**Supplied material:**

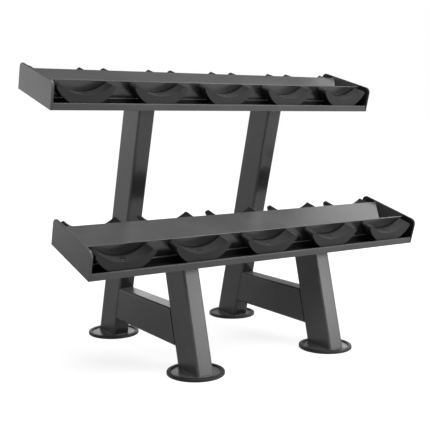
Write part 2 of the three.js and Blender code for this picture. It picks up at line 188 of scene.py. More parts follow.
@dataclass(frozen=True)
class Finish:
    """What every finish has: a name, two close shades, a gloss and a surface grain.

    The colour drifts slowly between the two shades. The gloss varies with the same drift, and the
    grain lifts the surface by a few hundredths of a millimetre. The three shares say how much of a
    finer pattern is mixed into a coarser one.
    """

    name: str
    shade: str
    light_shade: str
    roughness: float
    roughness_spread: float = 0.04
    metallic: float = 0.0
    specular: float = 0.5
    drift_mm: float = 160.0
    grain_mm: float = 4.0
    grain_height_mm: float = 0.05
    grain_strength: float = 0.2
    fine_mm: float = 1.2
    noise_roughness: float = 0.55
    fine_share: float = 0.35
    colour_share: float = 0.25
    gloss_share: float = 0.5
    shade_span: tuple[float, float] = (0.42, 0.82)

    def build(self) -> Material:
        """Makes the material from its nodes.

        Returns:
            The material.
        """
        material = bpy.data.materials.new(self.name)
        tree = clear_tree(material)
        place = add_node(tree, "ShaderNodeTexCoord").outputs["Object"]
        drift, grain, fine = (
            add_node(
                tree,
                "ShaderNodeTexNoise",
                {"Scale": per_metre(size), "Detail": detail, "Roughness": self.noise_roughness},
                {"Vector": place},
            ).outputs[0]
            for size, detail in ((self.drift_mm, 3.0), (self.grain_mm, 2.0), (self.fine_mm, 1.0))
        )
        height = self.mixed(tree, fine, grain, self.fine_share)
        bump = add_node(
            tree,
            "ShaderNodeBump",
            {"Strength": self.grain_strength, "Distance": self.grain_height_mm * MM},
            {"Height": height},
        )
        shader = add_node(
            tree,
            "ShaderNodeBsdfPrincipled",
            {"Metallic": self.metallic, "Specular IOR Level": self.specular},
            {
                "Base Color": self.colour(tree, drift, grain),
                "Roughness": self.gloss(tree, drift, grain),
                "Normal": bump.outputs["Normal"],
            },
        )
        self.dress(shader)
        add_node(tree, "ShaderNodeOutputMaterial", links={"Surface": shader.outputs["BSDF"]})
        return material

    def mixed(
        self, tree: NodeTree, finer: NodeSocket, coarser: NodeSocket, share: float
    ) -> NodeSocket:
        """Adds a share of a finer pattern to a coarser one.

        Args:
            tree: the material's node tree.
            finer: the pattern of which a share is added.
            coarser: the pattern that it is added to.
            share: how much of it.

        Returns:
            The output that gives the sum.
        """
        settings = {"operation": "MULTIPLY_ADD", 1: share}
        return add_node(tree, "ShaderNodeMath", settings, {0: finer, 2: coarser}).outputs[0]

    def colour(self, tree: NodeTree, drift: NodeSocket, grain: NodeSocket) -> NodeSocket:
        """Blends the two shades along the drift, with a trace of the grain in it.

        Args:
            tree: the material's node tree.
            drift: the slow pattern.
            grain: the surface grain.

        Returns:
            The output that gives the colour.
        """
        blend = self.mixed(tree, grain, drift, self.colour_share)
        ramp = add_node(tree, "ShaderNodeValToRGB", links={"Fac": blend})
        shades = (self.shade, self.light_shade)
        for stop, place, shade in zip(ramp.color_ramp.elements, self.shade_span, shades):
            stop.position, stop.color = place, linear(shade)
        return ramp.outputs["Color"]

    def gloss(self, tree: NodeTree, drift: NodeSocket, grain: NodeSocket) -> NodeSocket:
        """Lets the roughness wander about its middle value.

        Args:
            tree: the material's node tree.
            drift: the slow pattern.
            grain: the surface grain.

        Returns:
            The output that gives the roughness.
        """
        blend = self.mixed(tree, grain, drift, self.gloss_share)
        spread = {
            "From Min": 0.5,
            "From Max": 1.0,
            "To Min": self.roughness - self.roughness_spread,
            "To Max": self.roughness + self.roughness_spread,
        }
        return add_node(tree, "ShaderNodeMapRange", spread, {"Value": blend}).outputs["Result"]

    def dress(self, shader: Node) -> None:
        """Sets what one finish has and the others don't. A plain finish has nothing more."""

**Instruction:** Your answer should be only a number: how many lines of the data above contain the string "three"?

**Result of this task:** 2